• **MATERIAL**
==*==

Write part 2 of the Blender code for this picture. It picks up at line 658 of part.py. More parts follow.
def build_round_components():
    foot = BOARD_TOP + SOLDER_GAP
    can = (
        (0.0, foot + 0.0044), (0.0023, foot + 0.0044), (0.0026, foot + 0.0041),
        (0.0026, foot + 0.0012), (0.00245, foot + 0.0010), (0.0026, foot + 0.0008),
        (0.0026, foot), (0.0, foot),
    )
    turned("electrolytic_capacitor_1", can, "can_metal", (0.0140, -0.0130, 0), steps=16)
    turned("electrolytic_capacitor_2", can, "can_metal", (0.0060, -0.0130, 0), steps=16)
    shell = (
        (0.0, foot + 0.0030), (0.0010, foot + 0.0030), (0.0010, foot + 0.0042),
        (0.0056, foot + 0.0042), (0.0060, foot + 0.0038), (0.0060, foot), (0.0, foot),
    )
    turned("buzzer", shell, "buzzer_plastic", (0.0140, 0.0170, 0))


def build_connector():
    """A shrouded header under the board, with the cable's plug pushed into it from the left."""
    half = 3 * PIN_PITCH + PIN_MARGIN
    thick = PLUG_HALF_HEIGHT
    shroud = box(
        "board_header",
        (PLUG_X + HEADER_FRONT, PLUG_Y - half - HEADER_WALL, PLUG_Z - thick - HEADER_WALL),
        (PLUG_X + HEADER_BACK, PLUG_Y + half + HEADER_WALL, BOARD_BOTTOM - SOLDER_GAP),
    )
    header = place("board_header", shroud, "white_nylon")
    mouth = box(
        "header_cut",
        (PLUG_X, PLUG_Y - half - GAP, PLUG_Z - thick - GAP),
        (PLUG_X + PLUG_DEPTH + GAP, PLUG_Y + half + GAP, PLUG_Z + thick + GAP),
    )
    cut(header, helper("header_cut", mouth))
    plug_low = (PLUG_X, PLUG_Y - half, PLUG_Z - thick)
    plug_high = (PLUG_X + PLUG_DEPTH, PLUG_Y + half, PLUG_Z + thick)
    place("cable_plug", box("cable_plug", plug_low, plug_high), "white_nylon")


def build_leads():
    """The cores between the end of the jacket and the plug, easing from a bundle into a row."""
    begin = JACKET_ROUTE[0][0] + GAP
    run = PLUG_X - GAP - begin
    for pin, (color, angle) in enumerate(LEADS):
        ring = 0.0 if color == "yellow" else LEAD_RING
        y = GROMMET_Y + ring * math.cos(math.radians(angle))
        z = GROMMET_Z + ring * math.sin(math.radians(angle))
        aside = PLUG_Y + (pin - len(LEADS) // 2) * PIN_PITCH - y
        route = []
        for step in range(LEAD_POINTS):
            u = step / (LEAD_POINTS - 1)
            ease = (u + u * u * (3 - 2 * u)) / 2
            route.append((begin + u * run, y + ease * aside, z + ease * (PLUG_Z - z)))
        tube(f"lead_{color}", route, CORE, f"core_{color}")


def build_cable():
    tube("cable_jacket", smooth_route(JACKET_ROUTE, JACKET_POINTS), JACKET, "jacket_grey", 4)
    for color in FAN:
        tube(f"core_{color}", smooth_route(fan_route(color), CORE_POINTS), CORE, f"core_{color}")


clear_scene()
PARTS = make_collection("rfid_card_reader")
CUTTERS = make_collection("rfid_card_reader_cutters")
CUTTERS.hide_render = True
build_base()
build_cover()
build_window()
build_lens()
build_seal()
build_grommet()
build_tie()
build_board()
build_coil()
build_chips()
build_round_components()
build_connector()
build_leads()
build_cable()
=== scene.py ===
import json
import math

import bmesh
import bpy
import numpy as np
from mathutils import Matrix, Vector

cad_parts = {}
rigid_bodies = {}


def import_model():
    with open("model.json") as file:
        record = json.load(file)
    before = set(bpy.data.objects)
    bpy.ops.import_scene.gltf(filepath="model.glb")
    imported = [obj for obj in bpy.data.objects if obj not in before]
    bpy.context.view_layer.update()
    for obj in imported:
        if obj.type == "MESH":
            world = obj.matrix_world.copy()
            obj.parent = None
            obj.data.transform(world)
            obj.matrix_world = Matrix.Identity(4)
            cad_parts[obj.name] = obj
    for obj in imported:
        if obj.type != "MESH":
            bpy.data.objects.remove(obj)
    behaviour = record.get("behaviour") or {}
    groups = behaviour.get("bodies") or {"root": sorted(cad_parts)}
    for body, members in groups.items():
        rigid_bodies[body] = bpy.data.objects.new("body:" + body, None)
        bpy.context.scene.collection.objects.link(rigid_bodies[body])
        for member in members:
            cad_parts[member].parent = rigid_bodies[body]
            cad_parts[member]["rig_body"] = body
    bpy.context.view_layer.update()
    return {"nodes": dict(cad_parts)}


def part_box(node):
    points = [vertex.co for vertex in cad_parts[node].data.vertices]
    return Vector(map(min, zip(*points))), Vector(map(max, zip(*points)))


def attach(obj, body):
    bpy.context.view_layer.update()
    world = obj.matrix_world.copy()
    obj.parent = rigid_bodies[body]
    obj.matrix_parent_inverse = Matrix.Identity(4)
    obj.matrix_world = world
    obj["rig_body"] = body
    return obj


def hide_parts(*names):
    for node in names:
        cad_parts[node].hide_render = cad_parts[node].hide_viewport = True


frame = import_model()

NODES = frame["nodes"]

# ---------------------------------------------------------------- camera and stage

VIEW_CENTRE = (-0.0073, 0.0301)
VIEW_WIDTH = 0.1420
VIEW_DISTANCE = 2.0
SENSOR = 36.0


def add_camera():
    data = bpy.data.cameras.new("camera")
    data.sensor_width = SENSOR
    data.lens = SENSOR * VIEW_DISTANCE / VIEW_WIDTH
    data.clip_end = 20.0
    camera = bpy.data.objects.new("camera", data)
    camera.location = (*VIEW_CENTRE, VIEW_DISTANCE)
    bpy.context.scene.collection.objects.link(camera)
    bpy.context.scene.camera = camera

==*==

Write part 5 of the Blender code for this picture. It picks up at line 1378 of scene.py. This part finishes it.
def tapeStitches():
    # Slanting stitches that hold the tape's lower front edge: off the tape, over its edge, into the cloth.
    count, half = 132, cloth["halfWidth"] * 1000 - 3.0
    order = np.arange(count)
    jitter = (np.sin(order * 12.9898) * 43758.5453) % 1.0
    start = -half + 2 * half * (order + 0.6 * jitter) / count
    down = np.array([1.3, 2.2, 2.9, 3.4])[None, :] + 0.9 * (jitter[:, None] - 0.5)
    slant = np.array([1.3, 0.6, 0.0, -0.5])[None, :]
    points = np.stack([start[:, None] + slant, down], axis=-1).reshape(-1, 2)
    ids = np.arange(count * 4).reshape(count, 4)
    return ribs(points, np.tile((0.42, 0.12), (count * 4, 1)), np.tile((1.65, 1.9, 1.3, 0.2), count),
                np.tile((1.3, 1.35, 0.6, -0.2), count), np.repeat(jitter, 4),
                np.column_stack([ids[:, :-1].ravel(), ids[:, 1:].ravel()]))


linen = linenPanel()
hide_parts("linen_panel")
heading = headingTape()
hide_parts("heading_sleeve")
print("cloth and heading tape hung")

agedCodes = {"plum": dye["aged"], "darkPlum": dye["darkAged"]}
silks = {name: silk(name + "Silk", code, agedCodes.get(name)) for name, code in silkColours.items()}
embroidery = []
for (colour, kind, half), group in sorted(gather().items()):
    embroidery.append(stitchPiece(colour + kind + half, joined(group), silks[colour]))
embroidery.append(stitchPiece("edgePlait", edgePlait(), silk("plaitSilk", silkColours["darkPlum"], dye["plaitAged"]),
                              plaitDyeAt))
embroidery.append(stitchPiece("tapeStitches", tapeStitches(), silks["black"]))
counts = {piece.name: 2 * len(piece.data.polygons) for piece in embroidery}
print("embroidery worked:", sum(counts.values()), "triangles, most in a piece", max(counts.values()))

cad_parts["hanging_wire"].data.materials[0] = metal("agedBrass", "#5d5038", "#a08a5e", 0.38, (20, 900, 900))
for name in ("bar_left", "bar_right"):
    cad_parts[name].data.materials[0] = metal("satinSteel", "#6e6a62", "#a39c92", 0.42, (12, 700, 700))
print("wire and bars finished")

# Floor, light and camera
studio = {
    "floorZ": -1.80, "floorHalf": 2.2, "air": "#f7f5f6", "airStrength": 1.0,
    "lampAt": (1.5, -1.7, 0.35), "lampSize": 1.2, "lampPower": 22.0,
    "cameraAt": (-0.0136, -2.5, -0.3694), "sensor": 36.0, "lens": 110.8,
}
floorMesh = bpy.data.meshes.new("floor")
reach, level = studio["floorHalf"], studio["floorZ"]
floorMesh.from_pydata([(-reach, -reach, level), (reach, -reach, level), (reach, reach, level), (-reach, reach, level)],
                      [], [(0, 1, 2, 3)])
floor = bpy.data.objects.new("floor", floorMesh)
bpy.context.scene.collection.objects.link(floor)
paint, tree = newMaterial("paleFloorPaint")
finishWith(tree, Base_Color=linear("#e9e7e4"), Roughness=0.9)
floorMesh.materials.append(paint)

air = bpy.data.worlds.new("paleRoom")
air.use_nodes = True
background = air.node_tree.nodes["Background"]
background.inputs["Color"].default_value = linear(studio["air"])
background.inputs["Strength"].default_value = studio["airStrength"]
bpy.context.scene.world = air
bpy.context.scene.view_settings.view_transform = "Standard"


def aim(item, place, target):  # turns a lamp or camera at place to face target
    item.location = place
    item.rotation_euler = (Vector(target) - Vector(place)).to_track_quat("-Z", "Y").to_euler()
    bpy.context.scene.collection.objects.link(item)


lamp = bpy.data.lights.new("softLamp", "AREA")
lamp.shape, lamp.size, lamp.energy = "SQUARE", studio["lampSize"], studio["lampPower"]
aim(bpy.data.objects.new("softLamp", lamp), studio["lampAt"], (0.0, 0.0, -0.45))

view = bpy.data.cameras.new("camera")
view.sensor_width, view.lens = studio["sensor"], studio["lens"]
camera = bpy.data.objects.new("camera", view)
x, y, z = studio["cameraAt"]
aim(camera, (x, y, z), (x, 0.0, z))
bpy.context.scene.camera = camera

==*==

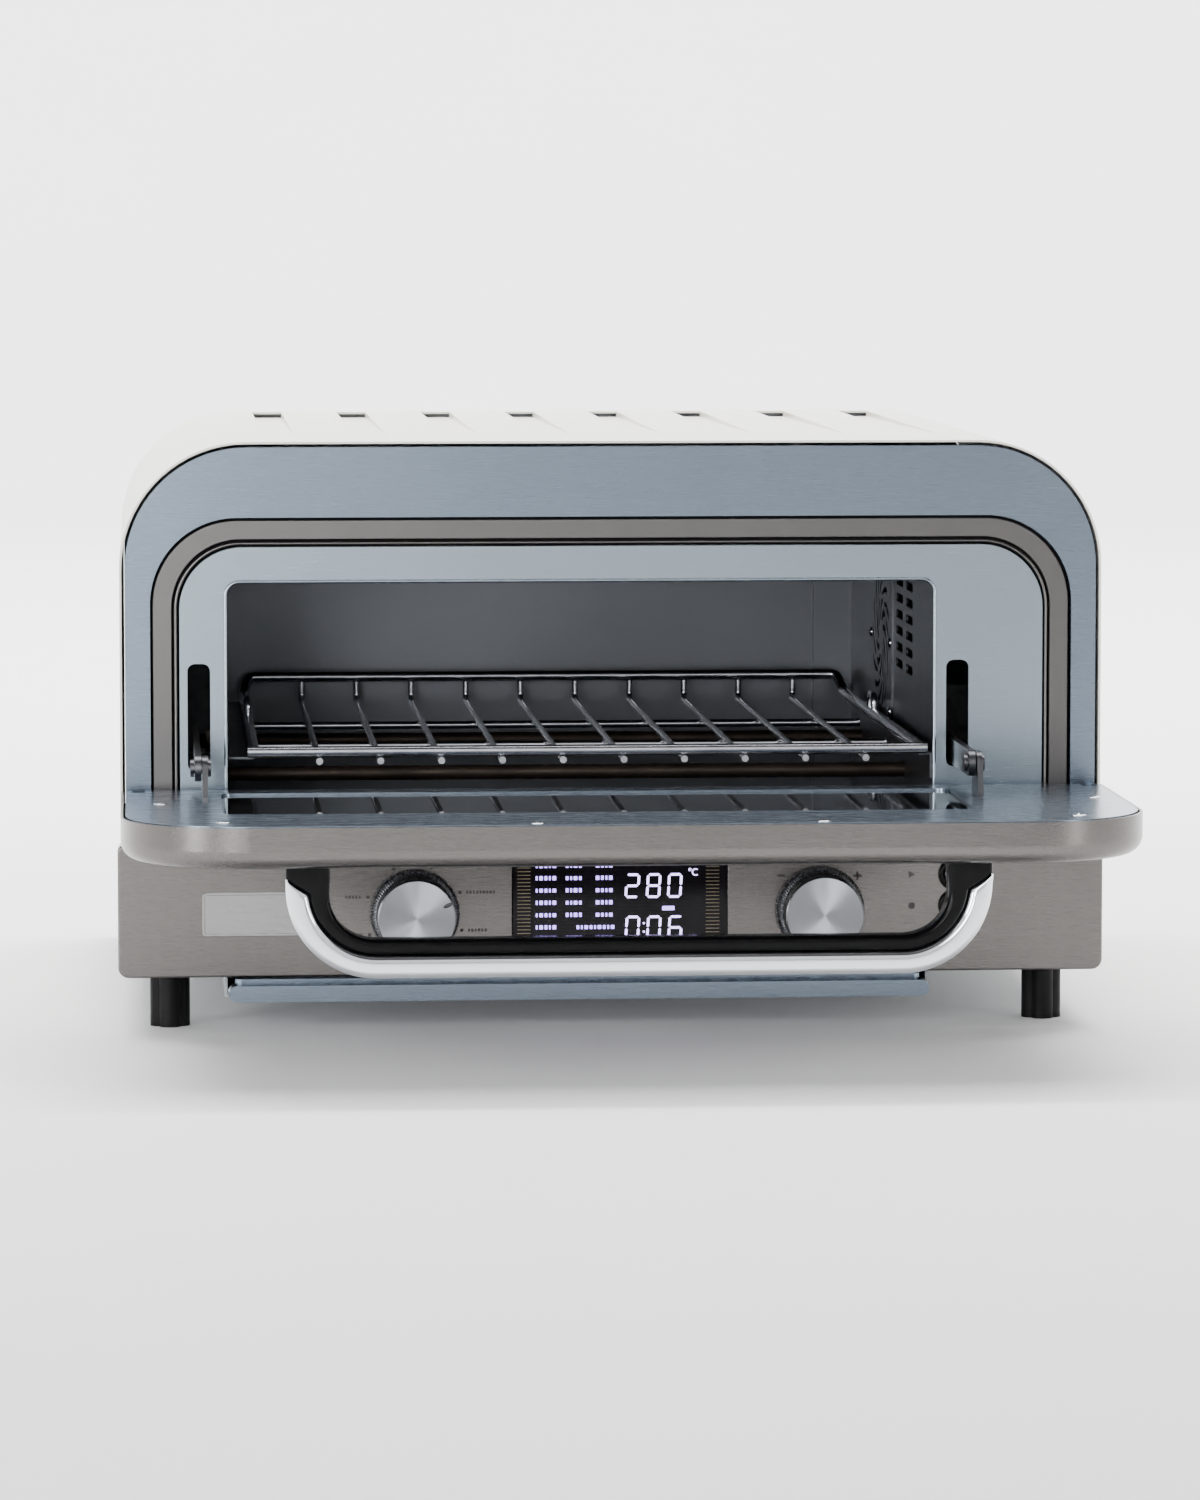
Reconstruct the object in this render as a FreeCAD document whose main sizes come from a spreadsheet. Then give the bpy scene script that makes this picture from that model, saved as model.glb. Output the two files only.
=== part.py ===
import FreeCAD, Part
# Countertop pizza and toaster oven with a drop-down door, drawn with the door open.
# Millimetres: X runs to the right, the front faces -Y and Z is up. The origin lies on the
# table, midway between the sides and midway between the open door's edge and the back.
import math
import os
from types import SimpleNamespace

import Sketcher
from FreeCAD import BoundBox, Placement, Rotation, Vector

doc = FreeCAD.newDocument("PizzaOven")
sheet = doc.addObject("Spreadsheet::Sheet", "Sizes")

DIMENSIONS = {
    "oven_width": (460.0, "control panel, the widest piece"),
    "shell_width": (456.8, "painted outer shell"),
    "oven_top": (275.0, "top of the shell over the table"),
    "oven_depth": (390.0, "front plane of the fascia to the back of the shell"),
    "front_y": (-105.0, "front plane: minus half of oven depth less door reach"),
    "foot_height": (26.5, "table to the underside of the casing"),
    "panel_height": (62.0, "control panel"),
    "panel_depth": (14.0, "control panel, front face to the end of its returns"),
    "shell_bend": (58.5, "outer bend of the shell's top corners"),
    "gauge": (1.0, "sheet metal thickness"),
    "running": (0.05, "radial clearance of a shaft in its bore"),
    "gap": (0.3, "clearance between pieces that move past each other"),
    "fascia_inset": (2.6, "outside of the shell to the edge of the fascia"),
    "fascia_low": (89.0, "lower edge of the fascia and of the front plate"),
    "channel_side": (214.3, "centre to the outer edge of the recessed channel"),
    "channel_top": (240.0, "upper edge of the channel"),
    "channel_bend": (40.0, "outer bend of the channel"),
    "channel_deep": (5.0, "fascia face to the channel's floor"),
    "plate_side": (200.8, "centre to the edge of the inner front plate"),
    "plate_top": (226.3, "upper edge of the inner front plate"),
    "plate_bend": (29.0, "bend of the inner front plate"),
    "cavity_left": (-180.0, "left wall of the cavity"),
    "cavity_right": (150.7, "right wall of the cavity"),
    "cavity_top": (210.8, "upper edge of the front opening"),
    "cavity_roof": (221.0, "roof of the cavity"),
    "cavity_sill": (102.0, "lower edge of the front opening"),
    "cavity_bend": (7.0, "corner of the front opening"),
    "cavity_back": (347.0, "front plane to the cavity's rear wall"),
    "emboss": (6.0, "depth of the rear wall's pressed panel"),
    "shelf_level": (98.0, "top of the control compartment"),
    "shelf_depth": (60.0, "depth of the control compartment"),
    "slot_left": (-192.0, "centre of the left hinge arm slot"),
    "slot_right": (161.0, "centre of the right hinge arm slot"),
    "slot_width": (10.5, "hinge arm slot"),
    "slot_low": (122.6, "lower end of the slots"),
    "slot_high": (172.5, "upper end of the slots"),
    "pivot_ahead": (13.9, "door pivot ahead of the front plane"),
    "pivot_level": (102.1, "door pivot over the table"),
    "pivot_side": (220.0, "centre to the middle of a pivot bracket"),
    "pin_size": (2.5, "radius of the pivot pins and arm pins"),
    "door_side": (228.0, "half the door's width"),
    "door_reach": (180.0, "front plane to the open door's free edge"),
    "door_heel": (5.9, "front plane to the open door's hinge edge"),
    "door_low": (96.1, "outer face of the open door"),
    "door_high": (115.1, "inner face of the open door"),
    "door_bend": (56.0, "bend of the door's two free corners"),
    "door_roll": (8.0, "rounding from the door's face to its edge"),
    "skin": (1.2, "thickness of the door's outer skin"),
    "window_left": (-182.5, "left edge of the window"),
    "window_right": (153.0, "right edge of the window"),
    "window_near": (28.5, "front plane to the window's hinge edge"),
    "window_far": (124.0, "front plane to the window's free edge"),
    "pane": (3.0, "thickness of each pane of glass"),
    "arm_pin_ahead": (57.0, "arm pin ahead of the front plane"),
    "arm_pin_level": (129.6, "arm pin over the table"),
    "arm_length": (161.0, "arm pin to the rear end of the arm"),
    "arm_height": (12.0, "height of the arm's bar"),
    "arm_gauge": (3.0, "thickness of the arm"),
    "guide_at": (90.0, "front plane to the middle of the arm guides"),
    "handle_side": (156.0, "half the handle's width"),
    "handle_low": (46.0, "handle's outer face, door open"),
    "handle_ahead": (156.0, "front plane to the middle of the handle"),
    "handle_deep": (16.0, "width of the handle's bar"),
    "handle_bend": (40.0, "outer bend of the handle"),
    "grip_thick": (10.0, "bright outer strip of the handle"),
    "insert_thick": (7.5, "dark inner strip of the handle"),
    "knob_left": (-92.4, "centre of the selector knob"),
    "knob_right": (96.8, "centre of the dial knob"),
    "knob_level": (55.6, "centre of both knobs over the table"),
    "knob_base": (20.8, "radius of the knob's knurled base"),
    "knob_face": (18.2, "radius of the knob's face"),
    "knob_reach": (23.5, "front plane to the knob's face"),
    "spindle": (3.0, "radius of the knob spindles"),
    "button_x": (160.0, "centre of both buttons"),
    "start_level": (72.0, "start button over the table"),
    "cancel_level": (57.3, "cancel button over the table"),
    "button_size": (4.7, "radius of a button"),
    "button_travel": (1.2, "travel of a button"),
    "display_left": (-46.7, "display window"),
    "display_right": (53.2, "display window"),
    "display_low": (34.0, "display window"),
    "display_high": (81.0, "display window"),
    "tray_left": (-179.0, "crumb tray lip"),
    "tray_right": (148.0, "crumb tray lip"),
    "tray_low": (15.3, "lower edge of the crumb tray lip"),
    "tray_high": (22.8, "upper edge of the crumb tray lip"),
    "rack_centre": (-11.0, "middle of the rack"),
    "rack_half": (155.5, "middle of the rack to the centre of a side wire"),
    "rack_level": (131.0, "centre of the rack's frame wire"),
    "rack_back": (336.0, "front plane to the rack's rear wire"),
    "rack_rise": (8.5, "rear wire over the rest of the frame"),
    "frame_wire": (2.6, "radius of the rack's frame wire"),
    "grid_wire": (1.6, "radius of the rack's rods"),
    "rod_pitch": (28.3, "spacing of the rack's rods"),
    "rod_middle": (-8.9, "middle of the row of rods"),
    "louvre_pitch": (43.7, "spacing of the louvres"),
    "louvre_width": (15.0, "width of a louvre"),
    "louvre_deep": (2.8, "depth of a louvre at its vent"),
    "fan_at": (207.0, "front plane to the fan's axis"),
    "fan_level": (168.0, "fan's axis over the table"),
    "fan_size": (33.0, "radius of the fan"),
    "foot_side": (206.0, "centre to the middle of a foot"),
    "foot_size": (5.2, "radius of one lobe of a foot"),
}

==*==

• **REQUEST**
Extract the span of lines that starts with the line containing "clear_scene()" and ends with the line containing "before = set(bpy.data.objects)". Keep it exact and add nothing.

• **TASK ANSWER**
clear_scene()
PARTS = make_collection("rfid_card_reader")
CUTTERS = make_collection("rfid_card_reader_cutters")
CUTTERS.hide_render = True
build_base()
build_cover()
build_window()
build_lens()
build_seal()
build_grommet()
build_tie()
build_board()
build_coil()
build_chips()
build_round_components()
build_connector()
build_leads()
build_cable()
=== scene.py ===
import json
import math

import bmesh
import bpy
import numpy as np
from mathutils import Matrix, Vector

cad_parts = {}
rigid_bodies = {}


def import_model():
    with open("model.json") as file:
        record = json.load(file)
    before = set(bpy.data.objects)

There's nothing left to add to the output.